Abstract

A detailed reaction mechanism for methanol combustion that is capable of describing ignition, flame propagation and species concentration profiles with high accuracy has been developed. Starting from a modified version of the methanol combustion mechanism of Li et al. (2007) and adopting the H2/CO base chemistry from the joint optimized hydrogen and syngas combustion mechanism of Varga et al. (2016), an optimization of 57 Arrhenius parameters of 17 important elementary reactions was performed, using several thousand indirect measurement data points, as well as direct and theoretical determinations of reaction rate coefficients as optimization targets. The final optimized mechanism was compared to 18 reaction mechanisms published in recent years, with respect to their accuracy in reproducing the available indirect experimental data for methanol and formaldehyde combustion. The utilized indirect measurement data, in total 24,900 data points in 265 datasets, include measurements of ignition delay times, laminar burning velocities and species profiles captured using a variety of experimental techniques.

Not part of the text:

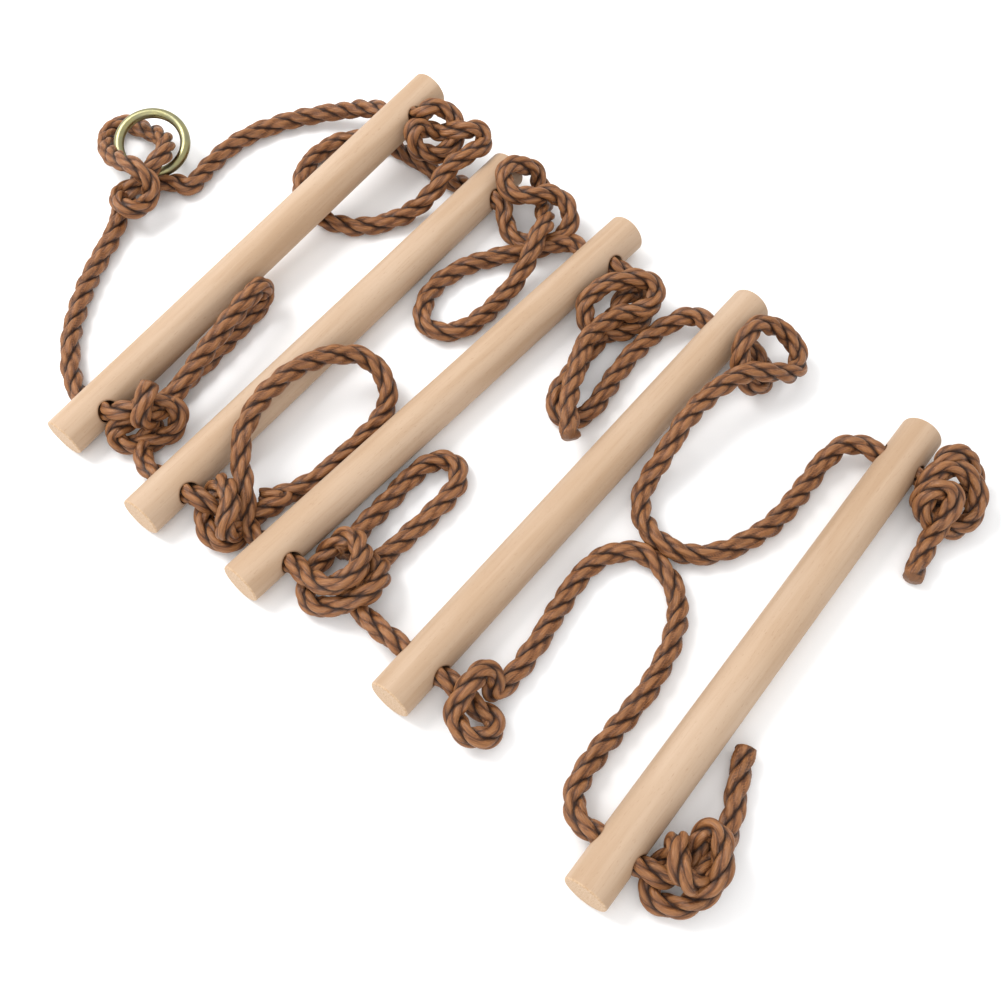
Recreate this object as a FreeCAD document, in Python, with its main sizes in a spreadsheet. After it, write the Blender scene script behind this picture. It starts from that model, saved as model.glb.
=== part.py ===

In addition to new best fit values for all rate parameters, the covariance matrix of the optimized parameters, which provides a quantitative description of the temperature-dependent ranges of uncertainty for the optimized rate coefficients, was calculated. These posterior uncertainty limits are much narrower than the prior limits in the temperature range for which experimental data are available. The uncertainty of the self-reaction of HȮ2 radicals and important H-atom abstraction reactions from the methanol molecule are discussed in detail.